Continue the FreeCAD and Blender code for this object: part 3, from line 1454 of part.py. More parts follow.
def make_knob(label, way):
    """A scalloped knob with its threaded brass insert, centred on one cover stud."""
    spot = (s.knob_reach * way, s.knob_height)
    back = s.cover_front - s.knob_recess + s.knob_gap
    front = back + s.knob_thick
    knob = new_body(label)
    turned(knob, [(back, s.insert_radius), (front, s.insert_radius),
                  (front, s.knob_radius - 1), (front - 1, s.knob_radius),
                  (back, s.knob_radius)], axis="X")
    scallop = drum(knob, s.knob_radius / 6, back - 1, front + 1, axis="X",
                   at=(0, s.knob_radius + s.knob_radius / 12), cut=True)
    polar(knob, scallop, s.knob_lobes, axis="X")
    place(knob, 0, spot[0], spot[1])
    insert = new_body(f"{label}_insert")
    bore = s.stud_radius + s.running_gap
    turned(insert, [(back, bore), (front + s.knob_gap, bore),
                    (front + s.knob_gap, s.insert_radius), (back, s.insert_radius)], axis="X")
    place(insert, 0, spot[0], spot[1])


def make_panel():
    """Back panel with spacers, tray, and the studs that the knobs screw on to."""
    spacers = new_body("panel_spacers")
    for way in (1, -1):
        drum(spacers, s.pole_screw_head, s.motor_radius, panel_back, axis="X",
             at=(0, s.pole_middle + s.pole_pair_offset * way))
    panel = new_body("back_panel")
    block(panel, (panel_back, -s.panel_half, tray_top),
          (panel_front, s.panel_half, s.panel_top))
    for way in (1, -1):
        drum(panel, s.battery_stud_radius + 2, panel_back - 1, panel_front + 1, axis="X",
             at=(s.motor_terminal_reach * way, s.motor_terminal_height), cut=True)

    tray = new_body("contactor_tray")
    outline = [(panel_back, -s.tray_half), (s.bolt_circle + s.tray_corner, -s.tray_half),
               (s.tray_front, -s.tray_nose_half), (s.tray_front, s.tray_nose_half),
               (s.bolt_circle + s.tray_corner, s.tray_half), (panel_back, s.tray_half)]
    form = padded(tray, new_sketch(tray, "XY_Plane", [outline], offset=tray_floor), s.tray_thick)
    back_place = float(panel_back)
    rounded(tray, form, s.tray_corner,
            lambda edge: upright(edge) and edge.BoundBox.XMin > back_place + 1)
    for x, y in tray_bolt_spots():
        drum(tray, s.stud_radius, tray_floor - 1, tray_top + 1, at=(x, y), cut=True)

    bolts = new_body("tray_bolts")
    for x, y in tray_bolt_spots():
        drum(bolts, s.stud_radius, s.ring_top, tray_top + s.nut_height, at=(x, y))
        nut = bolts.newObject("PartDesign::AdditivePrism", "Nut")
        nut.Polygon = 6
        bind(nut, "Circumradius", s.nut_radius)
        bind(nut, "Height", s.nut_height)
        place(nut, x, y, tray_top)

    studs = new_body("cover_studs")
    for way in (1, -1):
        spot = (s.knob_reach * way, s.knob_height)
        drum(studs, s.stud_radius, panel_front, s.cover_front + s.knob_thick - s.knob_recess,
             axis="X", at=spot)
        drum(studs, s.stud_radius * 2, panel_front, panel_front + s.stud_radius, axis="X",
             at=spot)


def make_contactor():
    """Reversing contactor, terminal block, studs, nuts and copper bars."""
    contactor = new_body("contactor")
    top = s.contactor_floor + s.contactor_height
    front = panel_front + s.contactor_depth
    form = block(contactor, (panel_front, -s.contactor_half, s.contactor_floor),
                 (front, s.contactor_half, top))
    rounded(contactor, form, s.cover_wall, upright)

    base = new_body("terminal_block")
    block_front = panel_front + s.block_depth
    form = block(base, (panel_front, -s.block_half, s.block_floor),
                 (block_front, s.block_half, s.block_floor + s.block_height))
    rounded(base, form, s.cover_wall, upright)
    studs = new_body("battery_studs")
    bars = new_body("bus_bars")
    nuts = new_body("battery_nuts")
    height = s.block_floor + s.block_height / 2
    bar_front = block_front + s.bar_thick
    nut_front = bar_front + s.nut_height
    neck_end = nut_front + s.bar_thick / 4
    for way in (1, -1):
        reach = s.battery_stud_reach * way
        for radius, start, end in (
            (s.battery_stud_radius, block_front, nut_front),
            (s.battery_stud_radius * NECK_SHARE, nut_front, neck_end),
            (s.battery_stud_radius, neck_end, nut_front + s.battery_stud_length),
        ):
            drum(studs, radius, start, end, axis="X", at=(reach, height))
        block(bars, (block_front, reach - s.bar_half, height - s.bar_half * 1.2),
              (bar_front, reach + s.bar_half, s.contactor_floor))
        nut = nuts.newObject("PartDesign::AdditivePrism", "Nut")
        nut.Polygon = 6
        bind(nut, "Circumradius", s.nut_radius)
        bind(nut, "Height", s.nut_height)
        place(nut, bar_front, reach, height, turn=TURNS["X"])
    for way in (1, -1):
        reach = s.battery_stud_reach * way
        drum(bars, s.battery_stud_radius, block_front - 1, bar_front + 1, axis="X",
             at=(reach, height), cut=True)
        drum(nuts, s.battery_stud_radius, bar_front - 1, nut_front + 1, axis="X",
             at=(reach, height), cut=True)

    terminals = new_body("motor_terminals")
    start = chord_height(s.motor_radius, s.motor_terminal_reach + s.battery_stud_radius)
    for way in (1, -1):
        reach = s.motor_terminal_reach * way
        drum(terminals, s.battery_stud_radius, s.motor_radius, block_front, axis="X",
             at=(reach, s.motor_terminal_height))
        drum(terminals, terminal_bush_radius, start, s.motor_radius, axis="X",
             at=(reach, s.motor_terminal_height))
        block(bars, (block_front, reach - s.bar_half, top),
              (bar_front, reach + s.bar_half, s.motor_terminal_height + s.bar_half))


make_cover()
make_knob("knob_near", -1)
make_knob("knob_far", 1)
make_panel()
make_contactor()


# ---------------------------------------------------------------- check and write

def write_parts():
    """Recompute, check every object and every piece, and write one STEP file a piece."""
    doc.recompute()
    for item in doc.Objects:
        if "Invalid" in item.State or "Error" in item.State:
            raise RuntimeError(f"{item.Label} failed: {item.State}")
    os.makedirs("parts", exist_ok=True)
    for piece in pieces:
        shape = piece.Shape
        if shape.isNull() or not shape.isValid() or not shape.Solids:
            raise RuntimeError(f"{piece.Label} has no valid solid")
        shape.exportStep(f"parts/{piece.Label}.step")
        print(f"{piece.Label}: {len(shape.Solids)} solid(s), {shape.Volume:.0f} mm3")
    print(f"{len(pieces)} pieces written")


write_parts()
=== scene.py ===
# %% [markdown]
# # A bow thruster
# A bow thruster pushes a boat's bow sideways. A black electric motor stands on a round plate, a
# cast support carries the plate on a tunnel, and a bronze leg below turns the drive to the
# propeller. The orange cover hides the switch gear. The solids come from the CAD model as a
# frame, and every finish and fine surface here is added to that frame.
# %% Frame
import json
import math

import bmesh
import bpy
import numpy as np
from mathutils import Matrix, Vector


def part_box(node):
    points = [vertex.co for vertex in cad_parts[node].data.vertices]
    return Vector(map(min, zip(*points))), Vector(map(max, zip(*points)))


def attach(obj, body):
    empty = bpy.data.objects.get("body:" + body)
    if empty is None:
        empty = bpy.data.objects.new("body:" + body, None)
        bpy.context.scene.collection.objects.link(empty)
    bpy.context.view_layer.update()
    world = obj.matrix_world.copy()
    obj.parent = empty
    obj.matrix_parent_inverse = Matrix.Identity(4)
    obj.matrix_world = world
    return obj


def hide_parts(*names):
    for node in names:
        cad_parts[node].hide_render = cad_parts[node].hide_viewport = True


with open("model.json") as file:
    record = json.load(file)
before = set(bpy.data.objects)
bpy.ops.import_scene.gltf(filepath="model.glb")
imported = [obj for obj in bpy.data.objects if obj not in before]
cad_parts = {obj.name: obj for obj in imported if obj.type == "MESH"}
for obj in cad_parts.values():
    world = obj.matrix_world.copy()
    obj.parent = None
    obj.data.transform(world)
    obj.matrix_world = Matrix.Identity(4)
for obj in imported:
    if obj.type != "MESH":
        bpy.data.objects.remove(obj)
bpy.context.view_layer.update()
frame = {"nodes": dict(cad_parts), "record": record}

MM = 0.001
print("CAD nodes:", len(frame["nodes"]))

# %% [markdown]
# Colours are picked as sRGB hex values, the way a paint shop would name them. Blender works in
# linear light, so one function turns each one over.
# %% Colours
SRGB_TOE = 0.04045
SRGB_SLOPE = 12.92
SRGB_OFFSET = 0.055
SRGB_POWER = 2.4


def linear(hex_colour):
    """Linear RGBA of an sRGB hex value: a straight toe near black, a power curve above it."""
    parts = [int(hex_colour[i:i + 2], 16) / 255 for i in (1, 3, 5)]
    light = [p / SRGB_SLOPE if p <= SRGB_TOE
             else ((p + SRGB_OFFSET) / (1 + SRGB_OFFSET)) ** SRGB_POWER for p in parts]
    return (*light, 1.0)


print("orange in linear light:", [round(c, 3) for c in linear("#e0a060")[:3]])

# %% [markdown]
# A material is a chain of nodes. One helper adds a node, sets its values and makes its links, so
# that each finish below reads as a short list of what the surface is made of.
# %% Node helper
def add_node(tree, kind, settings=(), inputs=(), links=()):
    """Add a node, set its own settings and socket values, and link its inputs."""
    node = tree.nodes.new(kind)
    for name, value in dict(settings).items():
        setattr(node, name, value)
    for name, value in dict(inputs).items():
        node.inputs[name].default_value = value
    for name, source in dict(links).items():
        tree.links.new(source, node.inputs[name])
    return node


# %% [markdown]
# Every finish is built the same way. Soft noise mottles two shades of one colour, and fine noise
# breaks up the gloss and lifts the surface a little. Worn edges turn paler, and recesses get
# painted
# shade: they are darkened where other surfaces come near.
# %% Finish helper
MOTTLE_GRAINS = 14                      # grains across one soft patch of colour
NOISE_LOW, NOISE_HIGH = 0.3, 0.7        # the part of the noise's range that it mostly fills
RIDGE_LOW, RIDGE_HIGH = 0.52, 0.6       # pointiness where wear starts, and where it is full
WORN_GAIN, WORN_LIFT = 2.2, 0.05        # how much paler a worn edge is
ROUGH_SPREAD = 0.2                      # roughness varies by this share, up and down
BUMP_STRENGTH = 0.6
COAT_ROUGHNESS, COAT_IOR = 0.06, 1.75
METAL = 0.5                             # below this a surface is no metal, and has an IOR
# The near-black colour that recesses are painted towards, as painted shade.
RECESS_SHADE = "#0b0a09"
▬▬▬
What to do: Everything from the first line above up to and including the line that contains "way, s.motor_terminal_height), cut=True)" should be printed exactly; please print only that.

Solution to the problem:
Continue the FreeCAD and Blender code for this object: part 3, from line 1454 of part.py. More parts follow.
def make_knob(label, way):
    """A scalloped knob with its threaded brass insert, centred on one cover stud."""
    spot = (s.knob_reach * way, s.knob_height)
    back = s.cover_front - s.knob_recess + s.knob_gap
    front = back + s.knob_thick
    knob = new_body(label)
    turned(knob, [(back, s.insert_radius), (front, s.insert_radius),
                  (front, s.knob_radius - 1), (front - 1, s.knob_radius),
                  (back, s.knob_radius)], axis="X")
    scallop = drum(knob, s.knob_radius / 6, back - 1, front + 1, axis="X",
                   at=(0, s.knob_radius + s.knob_radius / 12), cut=True)
    polar(knob, scallop, s.knob_lobes, axis="X")
    place(knob, 0, spot[0], spot[1])
    insert = new_body(f"{label}_insert")
    bore = s.stud_radius + s.running_gap
    turned(insert, [(back, bore), (front + s.knob_gap, bore),
                    (front + s.knob_gap, s.insert_radius), (back, s.insert_radius)], axis="X")
    place(insert, 0, spot[0], spot[1])


def make_panel():
    """Back panel with spacers, tray, and the studs that the knobs screw on to."""
    spacers = new_body("panel_spacers")
    for way in (1, -1):
        drum(spacers, s.pole_screw_head, s.motor_radius, panel_back, axis="X",
             at=(0, s.pole_middle + s.pole_pair_offset * way))
    panel = new_body("back_panel")
    block(panel, (panel_back, -s.panel_half, tray_top),
          (panel_front, s.panel_half, s.panel_top))
    for way in (1, -1):
        drum(panel, s.battery_stud_radius + 2, panel_back - 1, panel_front + 1, axis="X",
             at=(s.motor_terminal_reach * way, s.motor_terminal_height), cut=True)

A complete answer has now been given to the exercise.